▶ [Exercise description] Reproduce precisely the lines of the listing below, starting with the line that contains "What three.js and" and stopping after the line that contains "const ROLL_LENGTHS = 10;"; include nothing else.

▶ [The data]
==========

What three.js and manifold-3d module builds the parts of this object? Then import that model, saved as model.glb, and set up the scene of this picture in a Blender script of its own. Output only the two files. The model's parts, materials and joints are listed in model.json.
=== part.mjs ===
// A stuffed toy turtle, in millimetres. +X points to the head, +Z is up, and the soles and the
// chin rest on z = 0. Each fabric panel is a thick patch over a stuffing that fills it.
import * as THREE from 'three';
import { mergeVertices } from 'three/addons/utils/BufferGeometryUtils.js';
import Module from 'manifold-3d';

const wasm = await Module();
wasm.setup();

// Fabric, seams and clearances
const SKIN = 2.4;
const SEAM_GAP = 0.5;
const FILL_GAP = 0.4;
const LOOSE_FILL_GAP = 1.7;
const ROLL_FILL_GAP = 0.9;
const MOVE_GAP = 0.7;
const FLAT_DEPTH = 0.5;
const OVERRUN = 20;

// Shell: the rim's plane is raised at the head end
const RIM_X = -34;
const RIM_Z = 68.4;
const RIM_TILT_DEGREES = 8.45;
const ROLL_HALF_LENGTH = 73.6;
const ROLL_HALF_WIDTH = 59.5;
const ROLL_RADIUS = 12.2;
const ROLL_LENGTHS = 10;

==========

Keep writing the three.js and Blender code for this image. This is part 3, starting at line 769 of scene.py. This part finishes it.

==========

▶ [Full answer]
What three.js and manifold-3d module builds the parts of this object? Then import that model, saved as model.glb, and set up the scene of this picture in a Blender script of its own. Output only the two files. The model's parts, materials and joints are listed in model.json.
=== part.mjs ===
// A stuffed toy turtle, in millimetres. +X points to the head, +Z is up, and the soles and the
// chin rest on z = 0. Each fabric panel is a thick patch over a stuffing that fills it.
import * as THREE from 'three';
import { mergeVertices } from 'three/addons/utils/BufferGeometryUtils.js';
import Module from 'manifold-3d';

const wasm = await Module();
wasm.setup();

// Fabric, seams and clearances
const SKIN = 2.4;
const SEAM_GAP = 0.5;
const FILL_GAP = 0.4;
const LOOSE_FILL_GAP = 1.7;
const ROLL_FILL_GAP = 0.9;
const MOVE_GAP = 0.7;
const FLAT_DEPTH = 0.5;
const OVERRUN = 20;

// Shell: the rim's plane is raised at the head end
const RIM_X = -34;
const RIM_Z = 68.4;
const RIM_TILT_DEGREES = 8.45;
const ROLL_HALF_LENGTH = 73.6;
const ROLL_HALF_WIDTH = 59.5;
const ROLL_RADIUS = 12.2;
const ROLL_LENGTHS = 10;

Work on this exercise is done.